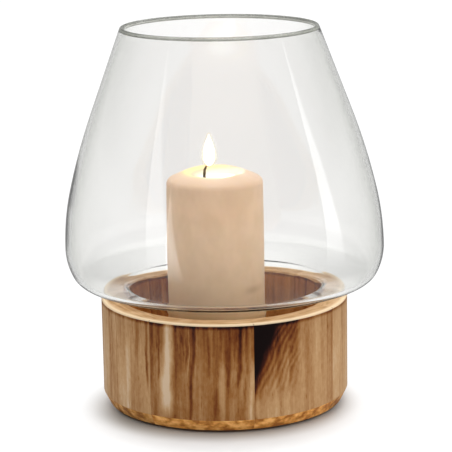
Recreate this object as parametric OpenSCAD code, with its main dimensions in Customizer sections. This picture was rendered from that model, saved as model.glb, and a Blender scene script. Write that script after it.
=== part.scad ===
// Table hurricane: a blown-glass shade standing in a staved wooden base, with a pillar candle inside.
// Millimetres, +Z up. The origin is on the table, under the centre of the base. The front faces -Y.

/* [Wooden base] */
// Outer diameter of the ring of staves
base_d = 175; // [165:1:190]
// Height of the ring's rim above the table
base_h = 77; // [70:1:90]
// Thickness of the ring's wall above its ledge
wall_t = 15; // [14:0.5:16]
// Width of the ledge that carries the floor board
ledge_w = 10; // [6:1:14]
// Depth of the recess, from the rim down to the floor board
recess_depth = 41; // [34:1:45]
// Thickness of the floor board
floor_t = 12; // [8:1:15]
// Height of the sloped edge at the foot of the ring
foot_slope_h = 8; // [4:0.5:12]
// How far the sloped edge leans in at the bottom
foot_slope_in = 4; // [2:0.5:6]
// Chamfer on the two edges of the rim
rim_chamfer = 1; // [0.5:0.25:2]

/* [Felt pads] */
// Diameter of one pad
pad_d = 16; // [10:1:20]
// Thickness of one pad
pad_t = 2; // [1:0.5:3]
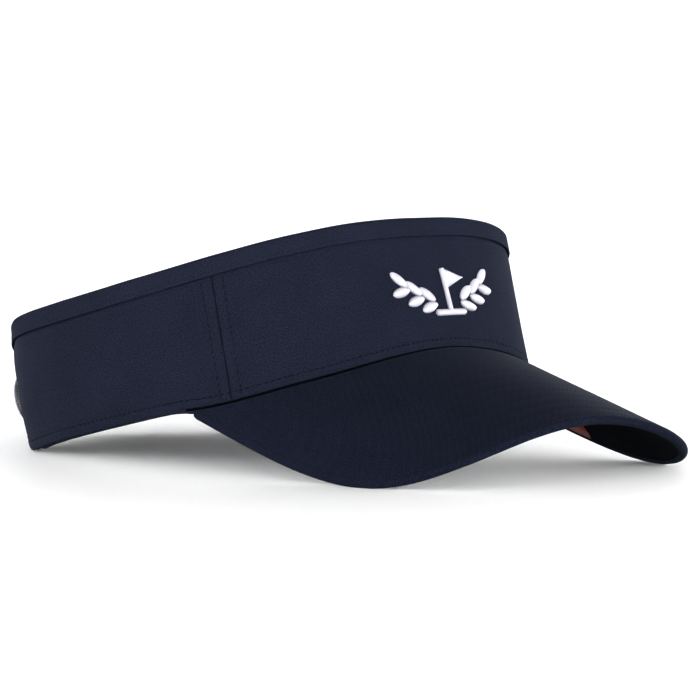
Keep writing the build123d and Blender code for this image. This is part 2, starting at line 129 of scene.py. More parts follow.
def plan(angle):
    """Outer plan point and outward normal at height zero."""
    angle = np.asarray(angle, float)
    bend = np.abs(angle)
    side = np.where(angle >= 0, -1.0, 1.0)
    turn = np.radians(np.minimum(bend, REAR_JOIN_ANGLE))
    across = np.sin(turn) ** (2.0 / SQUARENESS)
    along = -power(np.cos(turn), 2.0 / SQUARENESS)
    reach = np.where(bend <= 90.0, FRONT_REACH, REAR_REACH)
    nx = across ** (SQUARENESS - 1.0) / HALF_WIDTH
    ny = power(along, SQUARENESS - 1.0) / reach
    size = np.hypot(nx, ny)
    rear = np.radians((180.0 - bend) / ARC_SCALE)
    oval = bend <= REAR_JOIN_ANGLE
    x = side * np.where(oval, HALF_WIDTH * across, REAR_RADIUS * np.sin(rear))
    y = np.where(oval, reach * along, REAR_CENTRE_Y + REAR_RADIUS * np.cos(rear))
    return x, y, side * np.where(oval, nx / size, np.sin(rear)), np.where(oval, ny / size, np.cos(rear))


def lean(angle):
    """Inward lean of the wall, as a tangent."""
    bend = np.abs(angle)
    ahead = SIDE_LEAN + (FRONT_LEAN - SIDE_LEAN) * np.cos(np.radians(bend)) ** 2
    behind = SIDE_LEAN * (1.0 - smooth((bend - 90.0) / (REAR_JOIN_ANGLE - 90.0)))
    return np.tan(np.radians(np.where(bend <= 90.0, ahead, behind)))


def wall(angle, height, depth):
    """Points of the wall, in worn millimetres."""
    x, y, nx, ny = plan(angle)
    inward = depth + lean(angle) * height + drawn_in(angle, height)
    return np.stack(np.broadcast_arrays(x - nx * inward, y - ny * inward, height), -1)


def drawn_in(angle, height):
    """The wings belly out a little between the tight top tape and the lower edge."""
    share = (height - bottom(angle)) / (top(angle) - bottom(angle))
    curl = TOP_CURL * smooth((share - 0.6) / 0.4) ** 1.5 + LOWER_CURL * smooth((0.45 - share) / 0.45) ** 1.5
    return curl * rise_between(angle, 96.0, 124.0) * (1.0 - rise_between(angle, 148.0, 162.0))


_share = np.linspace(-1.0, 1.0, 40001)
_angles = 180.0 * np.sign(_share) * np.abs(_share) ** 1.25
_outline = np.stack(plan(_angles)[:2], -1)
_arcs = run_along(_outline)
_arcs -= np.interp(0.0, _angles, _arcs)


def arc_at(angle):
    return np.interp(angle, _angles, _arcs)


def angle_at(arc):
    return np.interp(arc, _arcs, _angles)


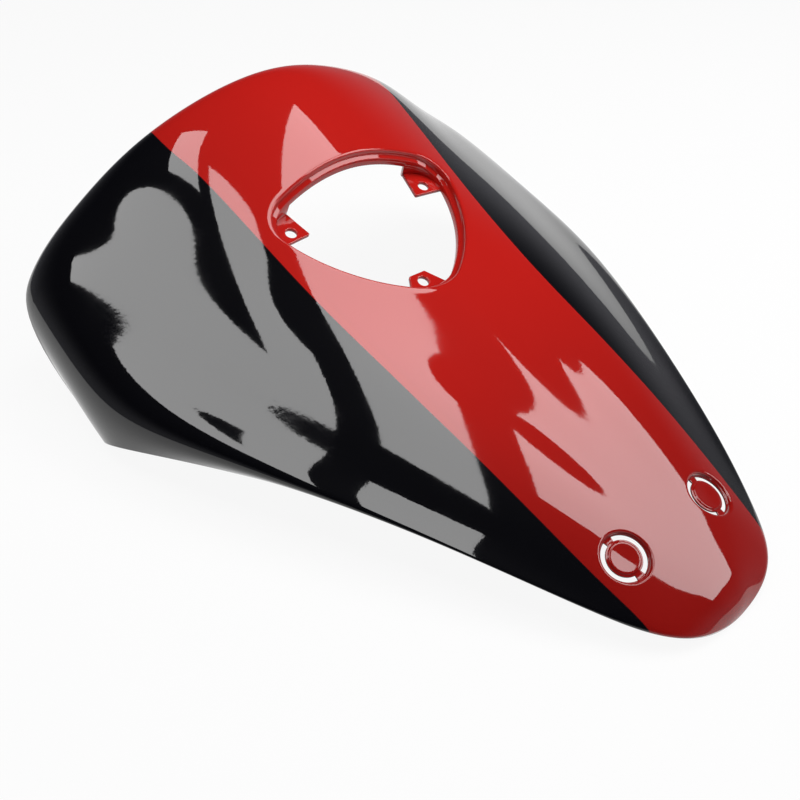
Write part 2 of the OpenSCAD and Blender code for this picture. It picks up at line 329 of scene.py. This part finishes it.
# Steps of the outer and inner faces, where the inner one starts, the ledge's fall and the edges' softness
OUTER_N = 96
INNER_N = 28
INNER_START = 0.03
LEDGE_DROP = 0.5
ROUND = 0.4


def shell_rings():
    """All rings of the shell, from the rim over the outer skin and back under it."""
    edge = 1 - ROUND / PANEL_W
    outer = [skin_ring(closing(m, OUTER_N) * edge) for m in range(OUTER_N + 1)]
    lip = [skin_ring(1, ROUND), skin_ring(1, WALL - ROUND)]
    inner = [skin_ring(INNER_START + (edge - INNER_START) * closing(m, INNER_N), WALL)
             for m in range(INNER_N, -1, -1)]
    back = BORE_INSET - COLLAR_WALL
    half_way = (FOOT + COLLAR_DEPTH) / 2 - 2 * ROUND
    collar = [
        collar_ring(RIM_R - COLLAR_WALL, STEP_DEPTH + COLLAR_WALL),
        collar_ring(back, STEP_DEPTH + LEDGE_DROP + COLLAR_WALL),
        collar_ring(back, half_way),
        collar_ring(back, FOOT - ROUND),
        collar_ring(back + ROUND, FOOT),
        collar_ring(BORE_INSET - ROUND, FOOT),
        collar_ring(BORE_INSET, FOOT - ROUND),
        collar_ring(BORE_INSET, half_way),
        collar_ring(BORE_INSET, STEP_DEPTH + LEDGE_DROP + ROUND),
        collar_ring(BORE_INSET - ROUND, STEP_DEPTH + LEDGE_DROP),
        collar_ring(RIM_R + ROUND, STEP_DEPTH),
        collar_ring(RIM_R, STEP_DEPTH - ROUND),
    ]
    return outer + lip + inner + collar + rim_roll()[::-1]


def whole(ring):
    """A right half ring with its mirror image."""
    return np.concatenate([ring, ring[-2:0:-1] * [-1, 1, 1]])


def shell_mesh():
    """Points and faces of the closed shell."""
    rings = shell_rings()
    points = np.concatenate([whole(r) for r in rings])
    j, i = np.meshgrid(np.arange(len(rings)), np.arange(LOOP_N), indexing="ij")
    k, n = (j + 1) % len(rings), (i + 1) % LOOP_N
    a, b, c, d = (x * LOOP_N + y for x, y in ((j, i), (j, n), (k, n), (k, i)))
    faces = np.stack([a, d, c, b], -1).reshape(-1, 4)
    return points, faces


# Reach of a recess's own net and of the hole cut for it, and the steps round its slots and webs
PATCH_R = 20
CUT_R = 21.5
SLOT_STEPS = 40
WEB_STEPS = 8
HALF_WEB = math.asin(WEB_W / 2 / SLOT_R)
SLOT_OUT = SLOT_R + SLOT_W / 2
SLOT_IN = SLOT_R - SLOT_W / 2
BUTTON_R = SLOT_IN - BUTTON_GAP
HUB_R = 0.7
# Radii of the rings on the skin round a recess, and on its underside
TOP_REACH = (PATCH_R, 18.5, 17.2, 16, RECESS_R + MOUTH_R + 0.3)
UNDER_REACH = (PATCH_R, 18.5, 16.5, RECESS_R + CUP_WALL)
# Turns of the rings down the mouth's rounded edge, and how much of the skin's curve is lost on the way
MOUTH_TURNS = np.radians([0, 15, 30, 45, 60, 75, 90])
MOUTH_FADE = 0.5
# The button's edge as [in from its rim, below its top], and its dish as [radius, below its top]
BUTTON_EDGE = [(0.3, 0.2), (0.7, 0.03), (1.2, 0)]
BUTTON_DISH = [(6, 0.1), (4, 0.25), (2, 0.35), (HUB_R, 0.38)]
# Radii of the flat rings inside the slots, on the underside
UNDER_HUB = (SLOT_IN - 0.3, 5, HUB_R)
# Softness of the recess's edges
SLOPE = 0.2
NICK = 0.1
CORNER = 0.15


class Place:
    """A recess's own frame: its centre on the skin, and its sideways, backwards and outward directions."""

    def __init__(self):
        ground = lambda p: p[..., :2]
        self.t, self.u = seat(np.array([RECESS_X, RECESS_Y]), np.float64(RECESS_Y / PANEL_L),
                              np.float64(0.5 + RECESS_X / PANEL_W), ground)
        self.up = skin_normal(self.t, self.u)
        self.centre = skin(self.t, self.u)
        self.side = unit(np.cross([0, 1, 0], self.up))
        self.back = np.cross(self.up, self.side)

    def flat(self, p):
        return np.stack([(p - self.centre) @ self.side, (p - self.centre) @ self.back], -1)

    def height(self, p):
        return (p - self.centre) @ self.up

    def at(self, r, height):
        """A ring of radius r at a height above the centre."""
        flat = r * self.way()
        return (self.centre + flat[:, :1] * self.side + flat[:, 1:] * self.back
                + np.reshape(height, (-1, 1)) * self.up)

    def on_skin(self, r, depth=0.0):
        """A ring of radius r on the skin, or at a depth below it."""
        n = len(self.way())
        t, u = seat(r * self.way(), np.full(n, self.t), np.full(n, self.u), self.flat)
        return skin(t, u) - depth * skin_normal(t, u)

    @staticmethod
    def way():
        """Directions round a recess, with steps that meet the ends of the slots."""
        end = math.pi / 2 - HALF_WEB
        slot = np.linspace(-end, end, SLOT_STEPS + 1)[:-1]
        web = np.linspace(end, end + 2 * HALF_WEB, WEB_STEPS + 1)[:-1]
        a = np.concatenate([slot, web, slot + math.pi, web + math.pi])
        return np.stack([np.cos(a), np.sin(a)], -1)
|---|
◆ **WHAT THIS TASK INVOLVES**:
Copy each line above where the string "Write" occurs.

◆ **TASK RESPONSE**:
Recreate this object as parametric OpenSCAD code, with its main dimensions in Customizer sections. This picture was rendered from that model, saved as model.glb, and a Blender scene script. Write that script after it.
Write part 2 of the OpenSCAD and Blender code for this picture. It picks up at line 329 of scene.py. This part finishes it.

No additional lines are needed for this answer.